Sa quête de savoir ne s’est jamais interrompue. En 2014, il obtient le brevet de l’enseignement militaire du second degré à l’École supérieure de guerre de Luanda, institution de référence pour nombre d’états d’Afrique centrale. La portée de ce diplôme dépasse la simple ligne sur un curriculum vitae ; il atteste de la capacité d’un officier à intégrer la dimension politico-stratégique dans l’élaboration d’un concept d’opération. Selon un instructeur angolais présent lors de la remise des parchemins, « Bayiza portait un regard systémique sur les conflits, conscient que la victoire se gagne à l’arrière, dans la maîtrise des flux et la prévoyance des stocks ».
La logistique navale, cœur discret de la défense congolaise
Nommé chef de division des matériels nautiques au Commandement de la logistique des Forces armées congolaises, Bayiza a transformé une fonction administrative en véritable poste d’observation stratégique. Sous son impulsion, l’inventaire des pièces détachées a été numérisé, réduisant les délais d’immobilisation des vedettes de surveillance côtière et fluviale. Plus encore, il a défendu l’idée, aujourd’hui entérinée, d’un recours accru à la maintenance préventive afin d’optimiser la disponibilité technique des plateformes.
L’approche pragmatique du colonel s’inscrivait dans la vision présidentielle énoncée lors des récentes Journées de la Défense : renforcer la capacité de projection rapide sur le fleuve Congo et sur la façade atlantique, atouts majeurs pour la sûreté du trafic commercial et la lutte contre les réseaux criminels transfrontaliers. Les autorités civiles ont salué sa contribution à la défense des intérêts maritimes, cruciaux pour l’essor économique du pays. La qualité de son travail lui valut d’être élevé au rang de chevalier dans l’ordre du Mérite congolais, distinction que l’intéressé accueillit, selon ses proches, avec la modestie coutumière de ceux qui préfèrent l’efficacité du résultat aux éclats de tribune.
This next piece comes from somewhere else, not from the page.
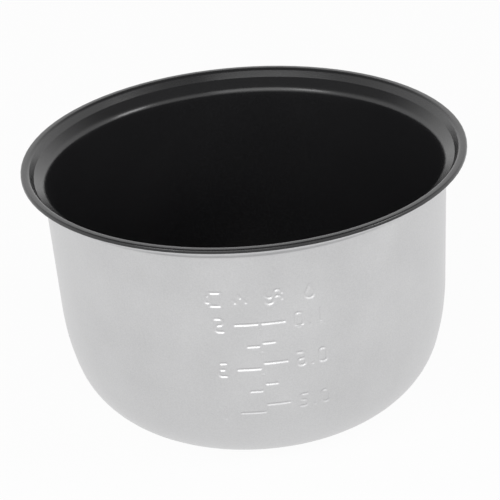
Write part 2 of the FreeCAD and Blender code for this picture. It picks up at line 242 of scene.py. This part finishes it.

L’Association des AET, creuset de la cohésion militaire
La cérémonie funèbre a également rappelé la fonction fédératrice de l’Association des anciens enfants de troupe. Fondée pour perpétuer la solidarité entre promotions, l’AET se révèle, années après années, un outil d’influence douce au service de la défense. Par l’organisation de rencontres inter-générationnelles, elle contribue à la circulation du retour d’expérience, angle mort de bien des armées. L’éloge prononcé par Carl Régis Tsiakaka, membre dirigeant de l’AET, insistait sur ce legs immatériel : « Au-delà de la décoration, Bayiza lègue aux plus jeunes une méthode : préparer le combat avant qu’il ne surgisse, en tenant compte de la topographie, du climat et des stocks. »
Ce maillage informel, porté par des amitiés forgées sous le drapeau, consolide la résilience globale de l’institution militaire. Les autorités du ministère de la Défense nationale l’ont compris ; elles envisagent d’intégrer des cadres de l’AET aux cellules de réflexion sur la modernisation des écoles militaires, afin de conjuguer tradition et innovation.
La symbolique d’un hommage national
Le passage de la dépouille du colonel Bayiza sous l’arche du drapeau a scellé un rituel républicain, synthèse d’histoire et de projection vers l’avenir. En saluant « un officier dont la défense avait besoin sans toujours le savoir », le général Ikounga a souligné l’importance des fonctions de soutien, souvent occultées dans la mémoire collective au profit des faits d’armes spectaculaires.
Pour le pays, cette disparition intervient dans une phase de montée en puissance des capacités navales et fluviales, priorités actées dans le Livre blanc sur la Défense. Les investissements programmés dans les chantiers de maintenance de Pointe-Noire et l’acquisition de moyens de surveillance par drones côtiers s’appuient sur la doctrine logistique dont Bayiza fut l’un des artisans. En inscrivant son nom sur la plaque des héros du service, la République lui confère une dimension pérenne : celle de la référence silencieuse à laquelle les planificateurs de demain pourront se mesurer.
À l’issue de la levée du corps, un officier subalterne a glissé un message sobre : « Nous reprenons la garde, mon colonel. » Cette phrase, saisie dans un murmure, résume l’esprit de continuité qui irrigue l’armée congolaise : le relais se transmet sans rupture, garantissant la permanence de l’État et la sécurité des citoyens.